Corrélation n’est pas causalité, bien-sûr, mais il s’agit là d’une approche nouvelle du phénomène de l’inégalité croissante des revenus dans les grands pays développés. Rappelons-nous, les explications traditionnelles du phénomène ne cessent de mettre en avant les deux gros blocs que sont mondialisation et progrès technique comme cause de l’inégalité. La mondialisation ouvre le commerce internationale et met en contact, violemment parfois, des travailleurs qui ont des niveaux de rémunération très éloignés ; le progrès technique promeut des technologies qui requièrent un personnel davantage qualifié et qui parfois se substituent à du travail de qualification moyenne. Comme le système éducatif n’a pas suivi, en raison de ses lourdes inerties, la rareté de personnel qualifié fait monter leurs rémunérations.

Mais quelque chose cloche dans l’explication : cela fait maintenant trois décennies que l’inégalité se creuse, et il est difficile d’incriminer les pays émergents qui pesaient d’un poids très faible il y a 20 ou 30 ans dans le commerce mondial ; coté progrès technique, on doit constater que, malgré toute la floraison d’innovations, la productivité ne semble pas évoluer plus rapidement qu’elle l’a fait dans les décennies qui ont précédé et où pourtant l’inégalité se réduisait.

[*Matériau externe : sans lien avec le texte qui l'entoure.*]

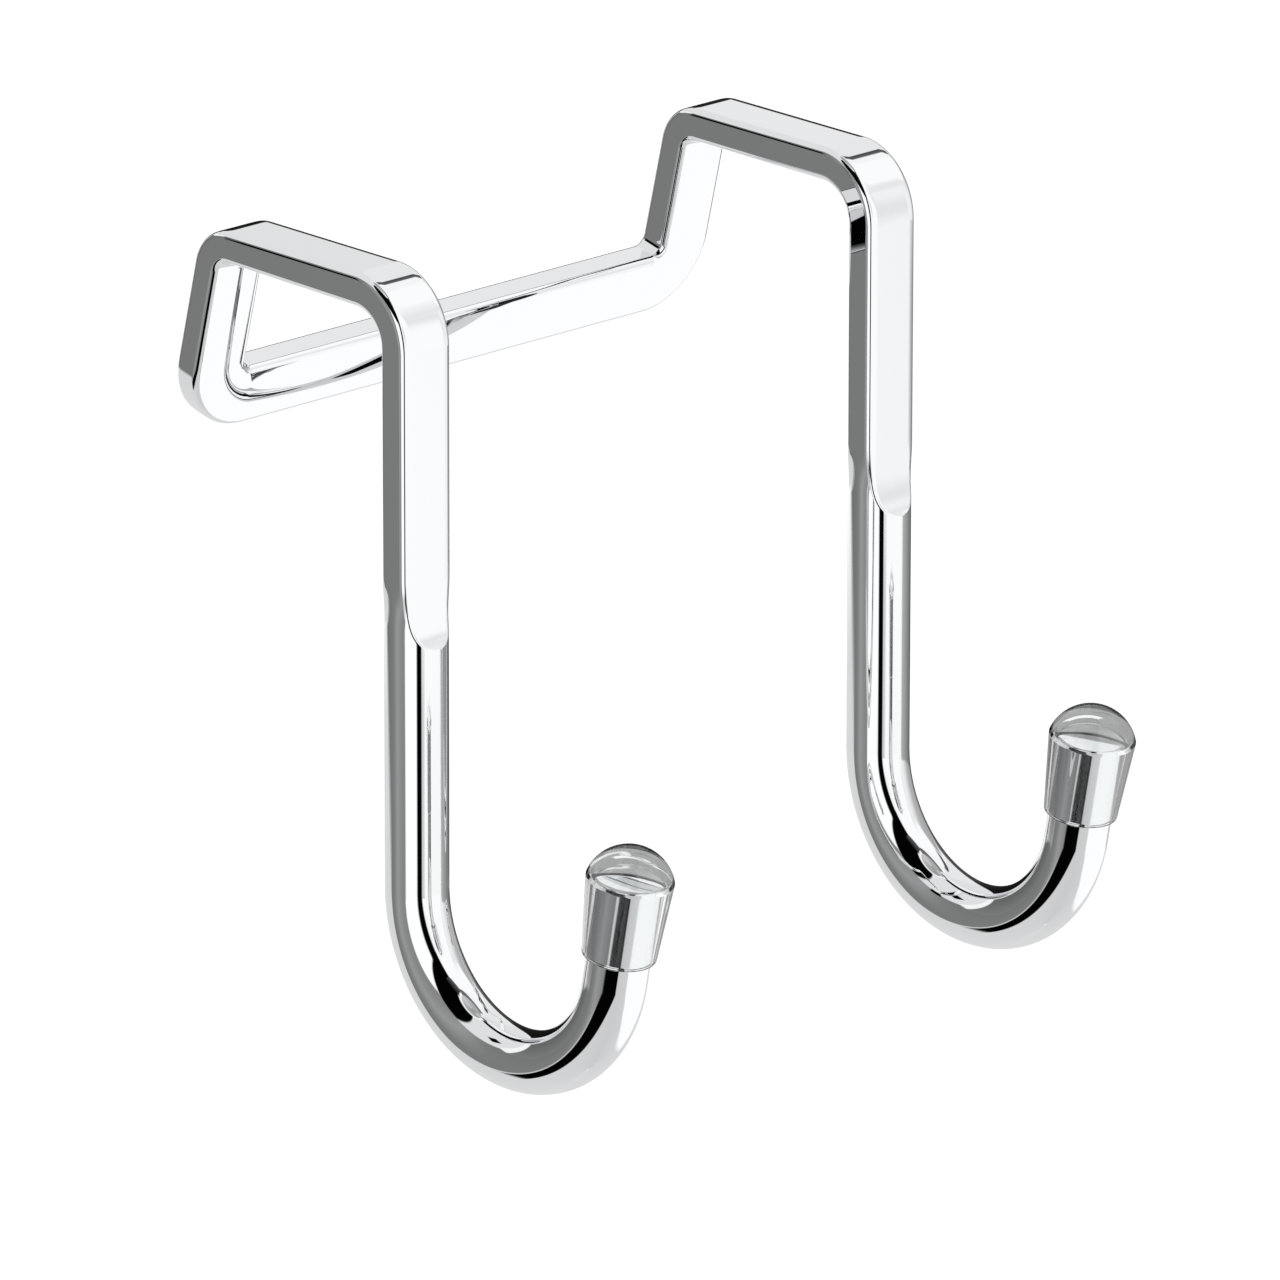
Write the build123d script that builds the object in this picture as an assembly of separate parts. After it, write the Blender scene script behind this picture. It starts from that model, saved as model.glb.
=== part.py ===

N’y aurait-il pas une explication manquante ? Une étude comme celle du FMI incite à chercher du côté des marchés, qui seraient insuffisamment concurrentiels et qui pourraient ainsi favoriser des phénomènes de rente ?

Si on se limite au cas du marché du travail, – et je cite ici un commentaire de Paul Krugman dans le New York Review of Books, qui fait la revue du dernier livre de Robert Reich (« Saving Capitalism, For the Many, Not the Few ») – on fait souvent le constat de marchés très segmentés géographiquement et qui sont bien éloignés de ce que devraient être des marchés concurrentiels. Par exemple, le bassin d’emploi d’une petite ville sera caractérisé par un ou deux gros employeurs face à une population entière à la recherche d’un travail. Les deux employeurs sont dans ce cas dans une position dite de monopsone (c’est-à-dire d’un monopole mais du côté de la demande) : ils sont en mesure de fixer le niveau des salaires à leur discrétion. Dans un tel cas, une baisse du salaire minimum ou une capacité moindre des salariés de s’organiser pour accroître leurs salaires n’aura pas pour effet d’accroitre l’emploi, mais simplement d’augmenter la profitabilité des deux employeurs locaux. À l’inverse, une hausse du salaire minimum ou une hausse de la syndicalisation ne réduira pas l’emploi, mais simplement la profitabilité de l’employeur. C’est ce qu’on voit aujourd’hui aux États-Unis avec les très fortes hausses de salaires finalement consenties, sous la pression sociale, par les grands employeurs que sont les Walmart et McDonald’s. Il y aura peut-être même l’effet « fordien » d’une hausse de l’emploi en raison des plus forts revenus distribués aux salariés qui sont également les consommateurs des mêmes Walmart et McDonald’s.

C’est par le même raisonnement qu’on montre qu’un monopole qui subit une contrainte de prix plafond ne réduit pas sa production : ce n’est que son profit de monopole qui se voit réduit[1]. Dans ce sens-ci, le raisonnement ne gêne personne.

Pas d’angélisme, conseillent les deux économistes qui ont rédigé l’étude : il y a des cas où le syndicalisme est le moyen de fabriquer une rente, pour les salariés des secteurs qui savent en profiter : citons pour la France les dockers ou les ouvriers du livre. Dans ce cas, le marché souffre ici à nouveau d’un manque de concurrence, mais dans l’autre sens. Très curieusement, une certaine rhétorique se contente de montrer du doigt ce second cas, oubliant allègrement le premier qui pourtant se rencontre bien plus souvent.

 

  1. Tant que le plafond de prix reste supérieur au prix qui résulterait d’un marché purement concurrentiel.